Since its foundation the AMDH has faced some obstacles coming from the Moroccan authorities but it has managed to continue its operations. By 2015 the organization had 97 local branches throughout the country, which are organized into regional sections. A National Congress, an Administrative Commission and a Central Office are also part of the organizational structure of the AMDH.

History 
On June 24, 1979, the Moroccan Association for Human Rights was officially founded in Rabat at a Congress of the Socialist Union of Popular Forces (USFP), a Moroccan socialist party, which brought together delegates from the majority of the provinces and social strata. Since then, the AMDH has been willing to help and work with all citizens as long as they are not involved in human rights violations. It is recognized as an association of public utility by the decree n° 2.00.405 of 24 April 2000.  Since its foundation the AMDH has gone through four different periods until becoming today one of the biggest and most well-established organizations in Morocco.

First period 1979–1983 
The newly created Moroccan Association for Human Rights started to establish various sections across the country and initiated a number of activities in order to pursue its objectives. Nonetheless, the beginnings were especially hard for the organization. Under the regime of the then king of Morocco, Hassan II, it was subjected to persistent repression and its members were, on many occasions, persecuted and arrested, leading the AMDH to carry out its activity practically in secrecy. The Moroccan authorities limited the organization's freedom of action and prohibited the celebration of the Congress in 1983 twice: March and June.

Second period 1984–1988 
The climate of repression continued in Morocco with newspapers being censored, cultural movements restrained and organizations, such as the AMDH, repressed. In such situation the Moroccan Association for Human Rights, while it managed to keep its actions, was unable to flourish. Further, differences between the founders lead to an organizational crisis and, thus, stagnation.

Third period 1988–1991 
The repression and persecution by the Moroccan authorities relaxed  and the AMDH was able to surpass the crisis by renovating and reestablishing its strategy, principles and orientation during the second and third Congress, which took place in March 1989 and December 1991 respectively. In 1988 the AMDH started to cooperate with the Moroccan League for the Defense of Human Rights to carry out joint actions related to human rights, for example the organization of seminars.

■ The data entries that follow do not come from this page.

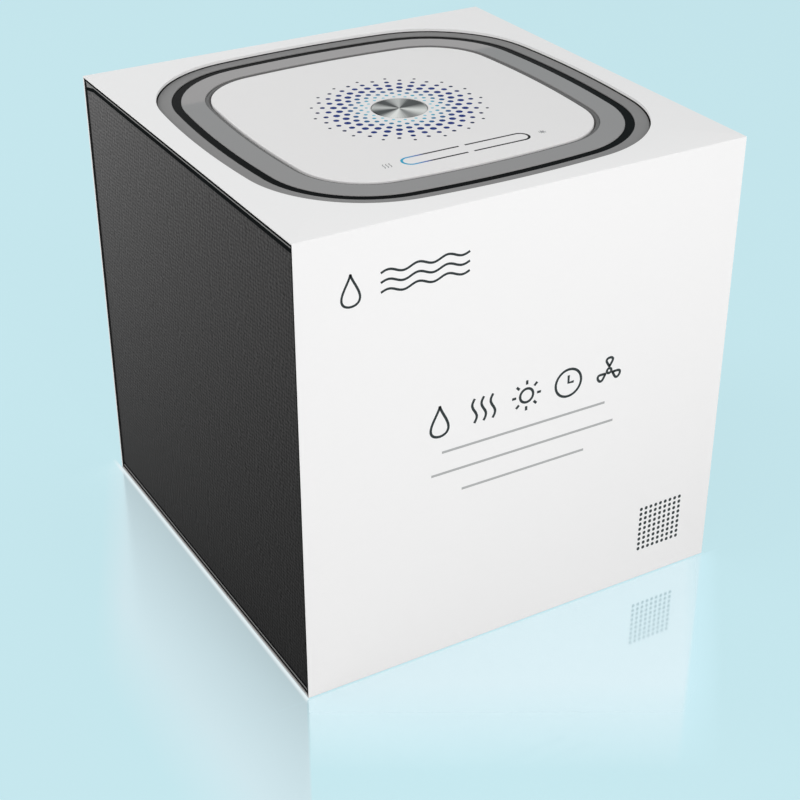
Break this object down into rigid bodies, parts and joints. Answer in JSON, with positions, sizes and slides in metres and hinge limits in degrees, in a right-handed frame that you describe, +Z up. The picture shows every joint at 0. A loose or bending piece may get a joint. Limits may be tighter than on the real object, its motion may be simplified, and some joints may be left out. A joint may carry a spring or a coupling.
{
  "type": "boxed hearing aid dryer",
  "caption": "White sleeve with a rounded window over a dark box holding a hearing aid dryer: lift-off hood with one metal button, dot lights, fan, heater and lamp.",
  "frame": {"origin": "centre of the sleeve's bottom face, where the box rests", "axes": "+Z up, the white front faces -Y, the sleeve is open at both X ends and the box slides out towards -X"},
  "size_m": [0.17, 0.17, 0.17],
  "materials": {
    "sleeve_board": "matt white coated board",
    "dark_paper": "dark linen-embossed paper",
    "black_board": "matt black paper over board",
    "grey_board": "raw grey board",
    "kraft_board": "plain folded board",
    "foam": "closed-cell foam",
    "grey_plastic": "smoked grey, glossy",
    "white_plastic": "satin white",
    "black_plastic": "matt black",
    "liner_aluminium": "bright rolled sheet",
    "silicone": "soft silicone",
    "foot_rubber": "rubber",
    "steel": "zinc-plated steel",
    "button_metal": "radially brushed",
    "spring_steel": "drawn wire",
    "light_guide": "lit translucent guide",
    "line_guide": "lit translucent guide",
    "circuit_board": "solder-masked laminate",
    "component_black": "moulded component",
    "component_white": "nylon and lamp packages",
    "can_metal": "drawn can",
    "ceramic_bar": "heating ceramic",
    "sink_aluminium": "extruded fins",
    "quartz": "clear quartz",
    "bush_bronze": "sintered bronze",
    "coil_copper": "enamelled copper winding",
    "lead_skin": "soft lead insulation",
    "filter_foam": "open-cell foam"
  },
  "bodies": {
    "sleeve": {"outer_sleeve": "sleeve_board"},
    "inner_box": {"box_base_board": "black_board", "lower_edge_board": "grey_board", "box_walls": "dark_paper", "upper_edge_board": "grey_board", "box_rim_cover": "black_board", "riser": "kraft_board", "cradle": "foam"},
    "dryer_base": {"base_tray": "grey_plastic", "base_deck": "white_plastic", "base_weight": "steel", "drying_mat": "silicone", "rubber_feet": "foot_rubber", "base_screws": "steel"},
    "hood": {"hood_shell": "grey_plastic", "rim_seal": "silicone", "chamber_liner": "liner_aluminium", "trim_ring": "black_plastic", "gloss_bezel": "grey_plastic", "bevel_ring": "grey_plastic", "top_plate": "white_plastic", "dot_light_guide": "light_guide", "heat_light_line": "line_guide", "lamp_light_line": "line_guide", "button_guide": "black_plastic", "button_spring": "spring_steel", "tact_switch": "component_black", "led_board": "circuit_board", "indicator_leds": "component_white", "board_spacers": "component_white", "control_board": "circuit_board", "board_screws": "steel", "control_chip": "component_black", "capacitors": "can_metal", "board_sockets": "component_white", "chamber_ceiling": "white_plastic", "ceiling_screws": "steel", "intake_filter": "filter_foam", "fan_frame": "black_plastic", "fan_bearing": "bush_bronze", "fan_stator": "coil_copper", "heater_frame": "component_white", "heater_bars": "ceramic_bar", "heater_fins": "sink_aluminium", "fan_screws": "steel", "uv_board": "sink_aluminium", "uv_leds": "component_white", "uv_window": "quartz", "uv_heat_sink": "sink_aluminium", "temperature_probe": "steel", "dc_jack": "black_plastic", "power_lead": "lead_skin", "lamp_lead": "lead_skin", "fan_lead": "lead_skin", "heater_lead": "lead_skin"},
    "start_button": {"button_disc": "button_metal", "button_plunger": "black_plastic"},
    "fan_wheel": {"fan_rotor": "black_plastic", "fan_shaft": "steel"}
  },
  "joints": [
    {"name": "box_slide", "type": "slide", "parent": "sleeve", "child": "inner_box", "axis": [-1, 0, 0], "range_m": [0, 0.172]},
    {"name": "dryer_lift", "type": "slide", "parent": "inner_box", "child": "dryer_base", "axis": [0, 0, 1], "range_m": [0, 0.112]},
    {"name": "hood_lift", "type": "slide", "parent": "dryer_base", "child": "hood", "axis": [0, 0, 1], "range_m": [0, 0.1]},
    {"name": "button_press", "type": "slide", "parent": "hood", "child": "start_button", "axis": [0, 0, -1], "range_m": [0, 0.001], "stiffness_N_per_m": 1500, "springref_m": -0.0005, "deforming": ["button_spring"]},
    {"name": "fan_spin", "type": "hinge", "parent": "hood", "child": "fan_wheel", "pos_m": [0, 0.034, 0.149], "axis": [0, 0, 1], "continuous": true}
  ]
}
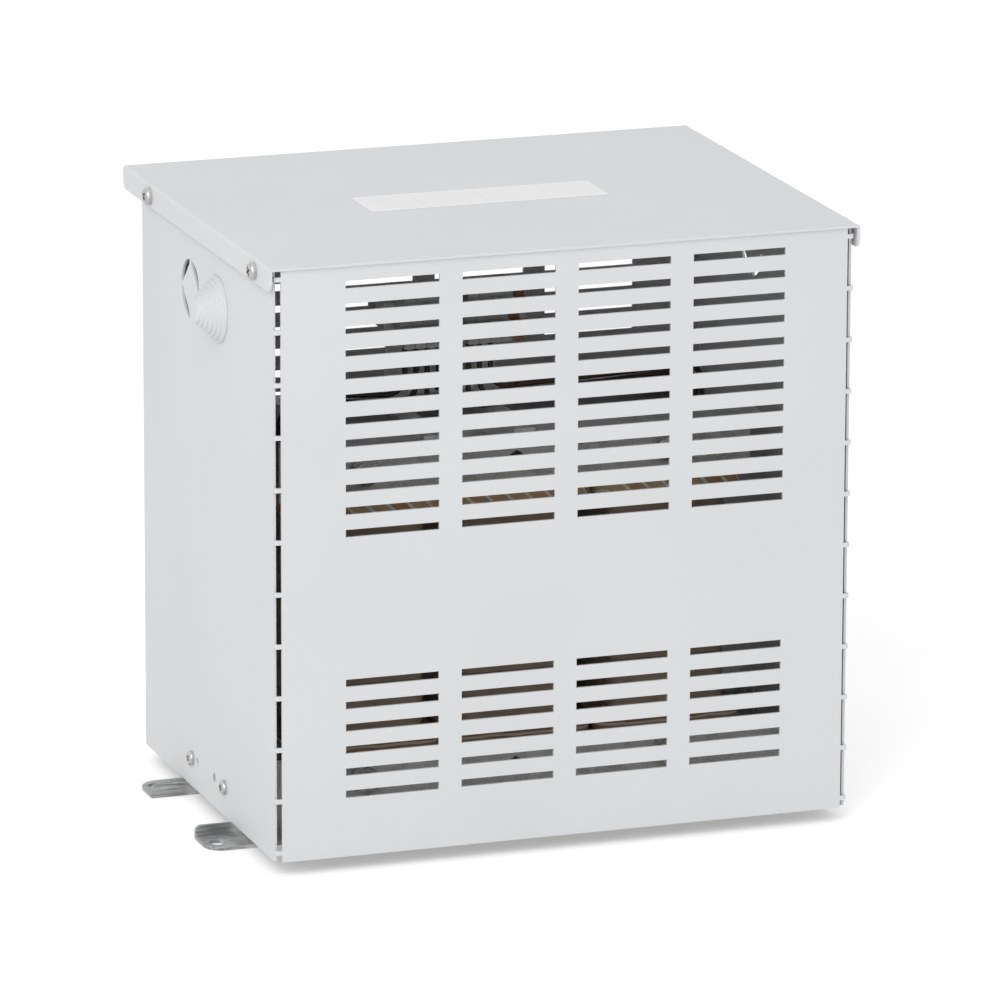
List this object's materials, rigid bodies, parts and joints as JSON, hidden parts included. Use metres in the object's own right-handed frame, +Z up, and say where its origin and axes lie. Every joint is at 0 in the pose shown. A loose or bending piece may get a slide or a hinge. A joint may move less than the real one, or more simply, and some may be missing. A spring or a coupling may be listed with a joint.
{
  "type": "isolation transformer",
  "caption": "Ventilated floor-standing isolation transformer: slotted sheet case, top cover, cable grommet, L-shaped feet, and a wound core with terminals inside.",
  "frame": {"origin": "centre of the whole object's footprint, at the underside of the feet", "axes": "+X along the front panel to the right, +Y from the front panel to the rear, +Z up"},
  "size_m": [0.358, 0.2586, 0.3253],
  "materials": {
    "paint": "light grey powder coat, satin, fine texture",
    "label": "bare white polyester plate, matt",
    "grommet": "light grey moulded rubber, matt",
    "zinc": "bright zinc plate",
    "galvanised": "hot-dip galvanised with soft spangle",
    "laminations": "varnished electrical steel sheets, fine parallel edges",
    "board": "tan pressboard, matt",
    "winding": "varnished brown winding paper over copper",
    "tape": "varnished cotton tape wound round the copper end turns",
    "terminal": "light grey polyamide",
    "terminal_brown": "orange-brown polyamide",
    "lead_black": "black insulation",
    "lead_brown": "dark brown insulation"
  },
  "bodies": {
    "root": {"case_wrap": "paint", "rear_panel": "paint", "top_cover": "paint", "rating_label": "label", "cable_grommet": "grommet", "cover_screws": "zinc", "cover_rivet_nuts": "zinc", "side_screws": "zinc", "side_press_nuts": "zinc", "front_foot": "galvanised", "rear_foot": "galvanised", "front_clamp": "galvanised", "rear_clamp": "galvanised", "core_stack": "laminations", "packing_strips": "board", "coil_formers": "board", "left_winding": "winding", "centre_winding": "winding", "right_winding": "winding", "lower_collars": "tape", "upper_collars": "tape", "core_bolts": "zinc", "core_nuts": "zinc", "core_washers": "zinc", "secondary_terminals": "terminal", "primary_terminals": "terminal", "end_terminal": "terminal_brown", "terminal_screws": "zinc", "end_stops": "terminal", "terminal_rail": "galvanised", "rail_supports": "galvanised", "support_screws": "zinc", "support_nuts": "zinc", "rail_screws": "zinc", "rail_nuts": "zinc", "secondary_leads": "lead_black", "primary_leads": "lead_brown"}
  },
  "joints": []
}
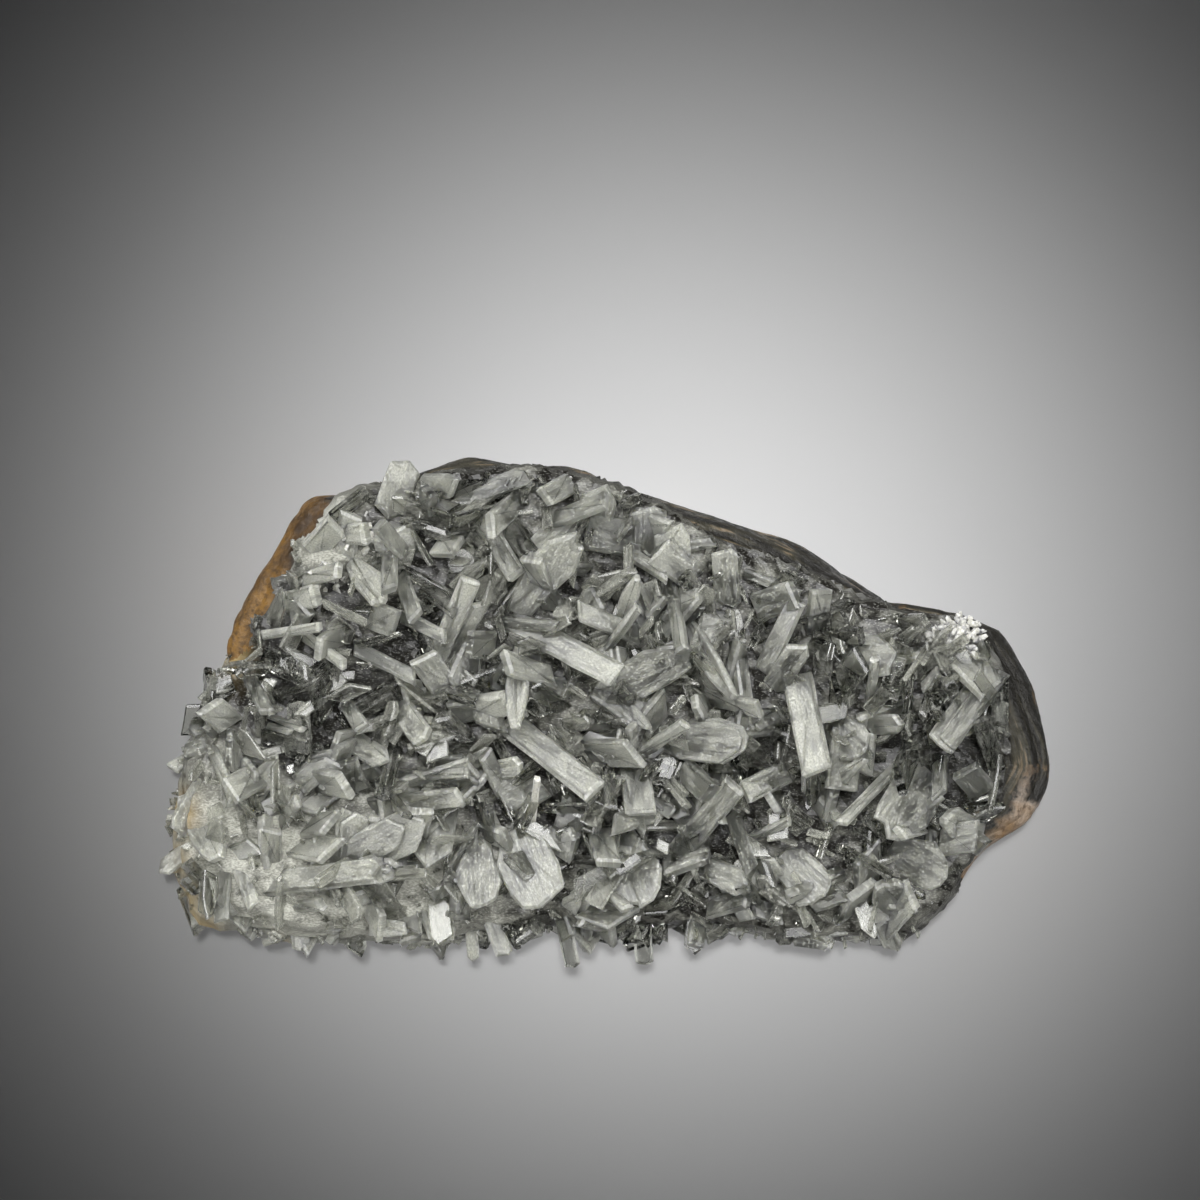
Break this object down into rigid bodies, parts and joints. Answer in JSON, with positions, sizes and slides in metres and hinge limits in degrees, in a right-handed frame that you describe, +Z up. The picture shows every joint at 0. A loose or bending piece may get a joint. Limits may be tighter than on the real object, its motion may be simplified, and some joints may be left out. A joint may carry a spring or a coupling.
{
  "type": "bladed barite crystal specimen on wall rock",
  "caption": "Loose slab of dark banded wall rock with a dense mat of clear grey bladed barite crystals on its top, spilling over two edges.",
  "frame": {"origin": "centre of the flat broken back that the specimen lies on, under the middle of its bounding box", "axes": "+X along the long axis, +Y towards the bare rock edge, +Z up out of the crystals"},
  "size_m": [0.1115, 0.0643, 0.0291],
  "materials": {
    "wall_rock": "rough, banded dark grey and olive, with an ochre rind on the broken edges",
    "barite": "glassy to frosted, grey white, milky in places"
  },
  "bodies": {
    "root": {"matrix_rock": "wall_rock", "barite_crystals": "barite"}
  },
  "joints": []
}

Fourth period 1991–present 
Since the 1990s the AMDH has experienced a period of expansion and development, becoming one of the most important non-governmental organizations in Morocco. It has been holding its Congress every 3 years in a regular basis. In the last years, however, the AMDH has been facing once again some difficulties by the authorities who are restricting its activities and blocking the concession of their permit to continue operations.

AMDH publishes an annual report on human rights in Morocco. The 2010 report, cataloguing multiple human rights abuses including torture, suggests that the country has made little progress in human rights over the past year.

In 2006, AMDH was instrumental in the creation of national coordinating structures known as "les coordinations" to fight against poverty in Morocco. In 2011, ADMH sought to relaunch this structure, drawing on the momentum of the Arab Spring.

Objectives 
The main goal of the Moroccan Association for Human Rights is to work for the preservation of human dignity and the respect, protection, defense and promotion of all human rights. Other important objectives that the organization pursue are:

The respect of political, social, civil and economic international conventions.
The ratification by Morocco of international conventions on human rights and their integration into the law as well as the assurance that the country complies with those provisions.
The diffusion, awareness-raising and education on human rights.
The allegation and condemnation of violations of human rights
To give support to all people that have been a victim of human rights violations.

Principles 
The ADMH has developed throughout the years six fundamental principles that inform its actions.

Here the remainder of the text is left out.